Wednesday, October 19, 2011

A New Call for Revolution

I was recently required to read a rather lengthy article by Sam Roberson entitled, "Defying the Default Culture and Creating a Culture of Possibility." It discusses how the school environment hasn't changed in nearly a hundred years, and the dire need for it do so as of yesterday. The global society outside of schools has changed drastically, but schools are still teaching the same things in the same ways, and students are suffering for it. Students aren't prepared with the skills they need to be effective in the world outside their school building. 
Technology has been the biggest change in our globalized, fast-paced society. Roberson asks us to consider "that the lives of students today are submersed in technology, and their use of technology configures their understanding of life and their experience of it.

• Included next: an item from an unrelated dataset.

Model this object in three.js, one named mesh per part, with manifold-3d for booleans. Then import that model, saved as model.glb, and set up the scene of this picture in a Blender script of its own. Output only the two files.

Consequently, new ways to make learning interactive, personalized, collaborative, creative, and innovative are needed." He advocates a change in classrooms from teacher-centered to student-centered, with students having an active role in learning about their world and ways to change and improve it, as opposed to passively receiving facts to be memorized for a test and then promptly forgotten. 
A proper use of technology in the classroom can improve student achievement in the world at large. Using new technologies as more than just new ways of fact-delivery, but as a way to "change the conceptualization of learning," will prepare students with the familiarization and tools that employers and others they will encounter in our society are looking for. Technology can make students' learning more than just relevant. It can make it real, engaging and useful to them once they graduate. 

2 comments:

  1. I also think that it will help students once they graduate school as well. Technology is changing all of the time, and it it is important that we are constantly keeping ourselves and our students updated with the latest and greatest. Especially since we are a very technological nation.

    ReplyDelete
  2. You had some great insight. I think it is very important to stay "up to date" with technology, especially for how fast it is changing. However, I also think it is important to teach the fundamentals before jumping into the new. Most of us would not understand all the new technology had we not grown up learning it from the beginning. And I think children today need to learn the basics for at least some technology before moving on to what is new and improved.